= Dataset content =
========================================

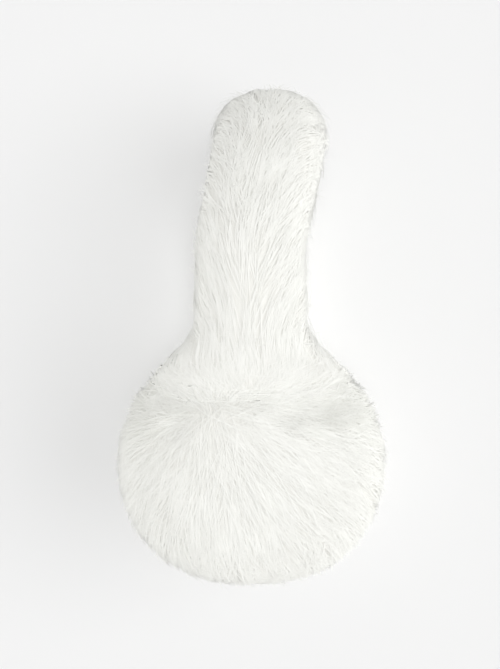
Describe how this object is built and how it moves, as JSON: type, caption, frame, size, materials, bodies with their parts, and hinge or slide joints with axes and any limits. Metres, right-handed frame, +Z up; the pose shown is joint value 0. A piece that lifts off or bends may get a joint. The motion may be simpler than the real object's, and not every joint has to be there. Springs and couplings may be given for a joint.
{
  "type": "white fur earmuffs",
  "caption": "Round deep-furred ear pads on a fur-covered headband, lying on one pad.",
  "frame": {"origin": "middle of the bottom of the whole, where the lower pad and the leg of the headband rest", "axes": "+Y from the pads to the crown of the headband, +Z up along the line from ear to ear, +X across the headband"},
  "size_m": [0.123, 0.2308, 0.1661],
  "materials": {
    "band_fur": "deep soft fur, matt with a faint sheen",
    "pad_fur": "dense long fur, matt with a faint sheen"
  },
  "bodies": {
    "root": {"headband": "band_fur", "ear_pad_upper": "pad_fur", "ear_pad_lower": "pad_fur"}
  },
  "joints": []
}
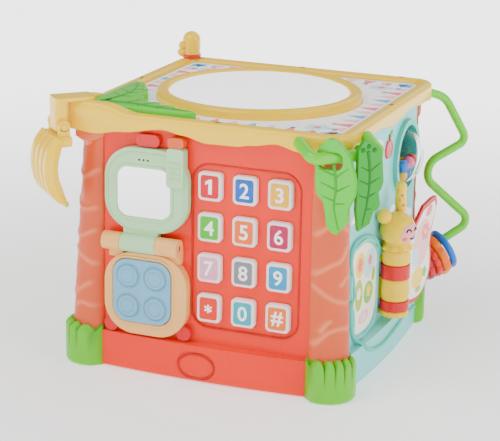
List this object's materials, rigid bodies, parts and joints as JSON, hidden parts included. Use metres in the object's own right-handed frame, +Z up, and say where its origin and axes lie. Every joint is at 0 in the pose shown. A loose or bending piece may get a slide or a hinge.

========================================

= Written task =
Output each record precisely as given.

= Solution below =
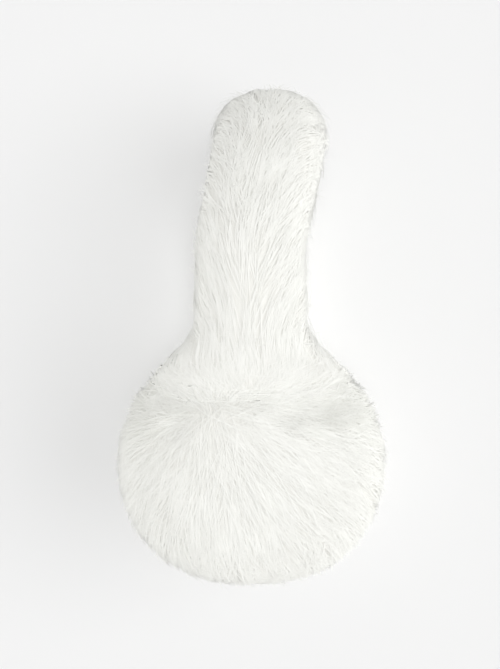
Describe how this object is built and how it moves, as JSON: type, caption, frame, size, materials, bodies with their parts, and hinge or slide joints with axes and any limits. Metres, right-handed frame, +Z up; the pose shown is joint value 0. A piece that lifts off or bends may get a joint. The motion may be simpler than the real object's, and not every joint has to be there. Springs and couplings may be given for a joint.
{
  "type": "white fur earmuffs",
  "caption": "Round deep-furred ear pads on a fur-covered headband, lying on one pad.",
  "frame": {"origin": "middle of the bottom of the whole, where the lower pad and the leg of the headband rest", "axes": "+Y from the pads to the crown of the headband, +Z up along the line from ear to ear, +X across the headband"},
  "size_m": [0.123, 0.2308, 0.1661],
  "materials": {
    "band_fur": "deep soft fur, matt with a faint sheen",
    "pad_fur": "dense long fur, matt with a faint sheen"
  },
  "bodies": {
    "root": {"headband": "band_fur", "ear_pad_upper": "pad_fur", "ear_pad_lower": "pad_fur"}
  },
  "joints": []
}
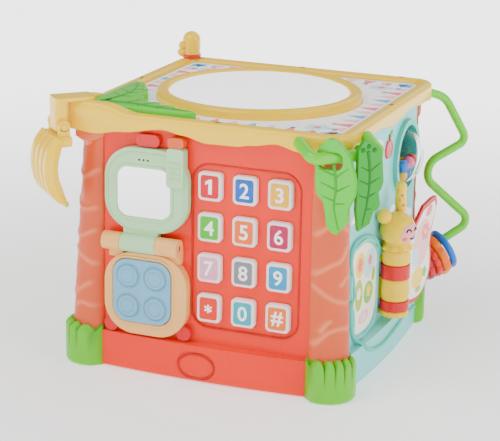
List this object's materials, rigid bodies, parts and joints as JSON, hidden parts included. Use metres in the object's own right-handed frame, +Z up, and say where its origin and axes lie. Every joint is at 0 in the pose shown. A loose or bending piece may get a slide or a hinge.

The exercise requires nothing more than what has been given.